Clause 10 Retention of title

(1) We retain ownership to the objects forwarded – subject to full payment of our receivables, as specified by contract, by the partner to the contract. Should seizures of assets or other legal or actual interventions by third parties occur, the partner to the contract must inform us immediately in writing and notify such third parties of our rights. Any processing or transformation of the objects concerned will always be performed by us. Should the goods subject to retention of title be combined, blended or amalgamated with other items and if the other items are deemed to be the principal items within the meaning of the contract, proportionate, unencumbered ownership thereto must be transferred to us. At the request of the partner to the contract, we will release collaterals to be selected by us insofar as the value of our securities exceeds the nominal value of the receivables to be secured by 30%. Any resale of the objects subject to retention of title requires our consent in writing and is only permitted if the entitlements to appropriate recompense are assigned to us unencumbered by any rights of third parties.
(2) Rights to be transferred will only be assigned on condition of complete payment, as specified by contract, of our receivables by the partner to the contract. Paragraph (1) applies accordingly. Should the partner to the contract breach the contract, in particular due to default in payment, we are entitled to withdraw the object of performance; the partner to the contract agrees to such return of the object in such case upon conclusion of contract. The return of such objects only constitutes a withdrawal if explicitly declared as such. The partner to the contract must meet costs incurred by us resulting from the return of the objects.
(3) Usage rights, to be granted or transferred, to rights protected by copyright or other comparable means, or only granted in a common, are only given in a non-transferrable and limited form related directly to the purpose of the contract, but only however during the period in which the contract takes effect and for the term thereof.
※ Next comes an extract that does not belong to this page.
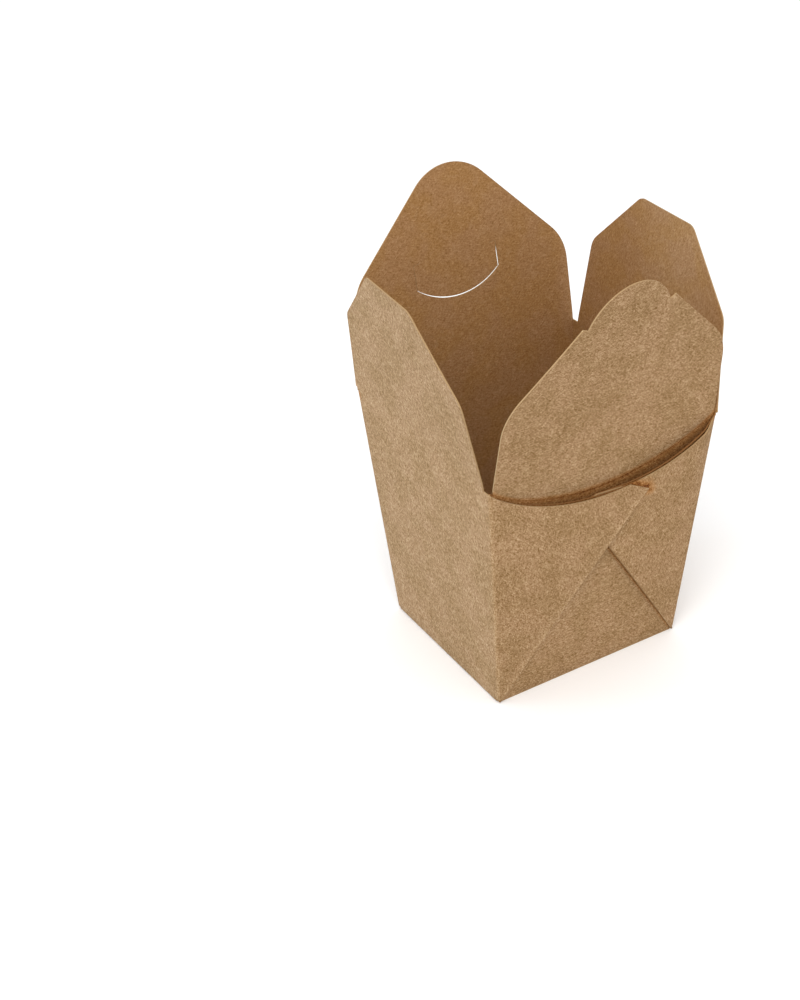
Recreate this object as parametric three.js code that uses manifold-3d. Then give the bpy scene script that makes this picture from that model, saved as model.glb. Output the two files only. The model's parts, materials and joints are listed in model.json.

Clause 11 Liability for deficiencies in performance, liability for secondary obligations and other liability

We accept liability for deficiencies in performance on condition that the obligations on inspection and notification of defects stated in article 377 HGB [German Commercial Code] have been properly fulfilled within fourteen calendar days after receipt of performance by the partner to the contract – without prejudice to the right to recourse from the manufacturer – as follows:
(1) If a deficiency in the object purchased or service agreed by contract is present, we may use our discretion to eliminate the deficiency or deliver a flawless product. In the case of services agreed by contract, the partner to the contract has the right, pursuant to article 637 BGB, to fulfil such service himself; such entitlement is ruled out if we are also permitted to refuse supplementary performance. The condition therefor is that such deficiency is one that is not an inconsiderable. We are entitled to refuse supplementary performance should it be impossible or deemed unreasonable. Furthermore, we may refuse supplementary performance as long as the partner to the contract has not met those payments in full that represent the flawless section of performance. Should supplementary performance be impossible or fail twice, the partner to the contract is entitled to reduce the price or withdraw from the contract.
(2) Unless otherwise specified by the provisions below, any further entitlements on the part of the partner to the contract, for whatever legal reason, even regarding our culpability in not fulfilling accessory obligations agreed by contract and in each case regardless of the type of damage, are ruled out. The aforesaid provisions also apply when another object is delivered, or a smaller quantity thereof and in the case of reimbursement of expenses.
(3) Entitlements to supplementary performance, damages and reimbursement for expenditure on objects reach the statute of limitations one year after the object has been delivered or acceptance of the service issued. Entitlements to a reduction in price or the right to withdraw are neither ruled out nor restricted. The partner to the contract can withdraw from the contract if it becomes impossible or he is unable to provide performance. There is no right to withdraw from the contract if the partner to the contract is primarily responsible for the circumstances entitling a right to withdraw or he is in default of acceptance. In such cases, we retain our right to demand a service in return.

Clause 12 Restriction in the exclusion of liability

(1) Exclusion of liability does not apply to losses if the cause of such losses is due to intent or gross negligence on our part, equally to loss of life, injuries or impairment to health if we are responsible for breach of duty and to losses that are based on an intentional or grossly negligence breach of duty on our part. Our legal representatives or vicarious agents are deemed equally responsible for breach of contract.
(2) Should we have culpably breached a major duty in the contract, liability is not ruled out, but merely limited to the predictable damage typical of the contract.
(3) Furthermore, exclusion of liability does not apply in cases of liability pursuant to the Produkthaftungsgesetz [German Product Liability Act], or where a guarantee is accepted or deficiencies are fraudulently concealed, should a deficiency affected thereby cause us to be liable.
(4) The partner to the contract must prevent or decrease any conceivable damage, in particular by adopting suitable steps and purchasing insurance policies. The partner to the contract must take the rights of third parties and statutory regulations into account.

Clause 13 Partial invalidity

Should some of the contract be or become unenforceable, or should a lack of provisions transpire, the rest of the contract will not be prejudiced thereby.